Date: Tuesday, 22 August, 2023

Time 05:00 p.m.

Venue: HSS Seminar Hall

Title: Undocumented Migrants: Border-Crossing, Illness, and Labor

Speaker: Dr Debarchana Baruah, University of Tübingen

Abstract:

 In my talk I will look at undocumented labor, focusing on migrant bodies. I hope to deconstruct how the experiences on the migrant trail and at the border select and prepare workers, who are fit. alert, and willing to endure great physical and emotional duress. I zoom in on the moment of the border crossing, analyzing the immediate consequences of illegality on the migrant bodies. Migrants from Mexico and Central America regularly cross the US southern border through the Sonoran desert, experiencing hyperthermia, dehydration, and intense surveillance. Many are lost to the desert. The few who make it across carry deep physical and emotional scars of the crossing, much beyond the border and into their lives as illegals within the US territory. These workers arrive in the US, fully aware that they are undocumented and without rights and still negotiate their severe limitations to work and earn money. My talk will also highlight reconstructive efforts in migration literature that acknowledge the physical and emotional costs of life as an undocumented worker. Migrants suffer from posttraumatic stress disorders, metabolic disorders, sleep disorders, depression from working in exploitative conditions, and living a life bereft of opportunities and in constant fear of incarceration and deportation. Juxtaposing the two approaches—of deconstructing their labor as forged by the violence of immigration and global inequality and then recognizing their labor despite their bodily limitations and disabilities—can contribute to a more complex representation of undocumented migrants and their labor. Drawing from migration narratives (memoirs, novels, and journalistic accounts) and works undertaken in the academic fields of sociology, anthropology, health and medicine, migration and border studies, the essay discusses the exploitative systems and policies that affect migrants’ bodies, their health, and their labor.

Bio Note:

Debarchana Baruah is a postdoctoral associate and lecturer at the American Studies Department, University of Tübingen.
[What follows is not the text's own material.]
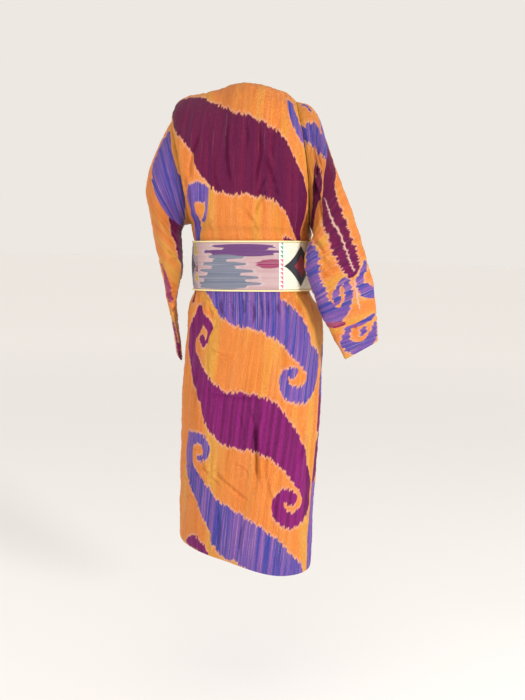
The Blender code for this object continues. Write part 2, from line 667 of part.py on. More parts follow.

She is interested in US popular cultures, memory cultures, food cultures, and immigration histories. Her first book, 21st Century Retro: Mad Men and 1960s America in Film and Television (transcript 2021) sits at the interstices of history, memory, and film and television studies. It offers a vocabulary to discuss contemporary televisual productions that revisit recent pasts in self-conscious and non-nostalgic ways. Baruah is currently working on her second book on food and mobility, examining how access to food affects migration into and within US territories. Baruah has a doctoral degree in American Studies from the Heidelberg Center for American Studies, Heidelberg University and has received her B.A., M.A., and M.Phil. degrees in English Literature from the University of Delhi.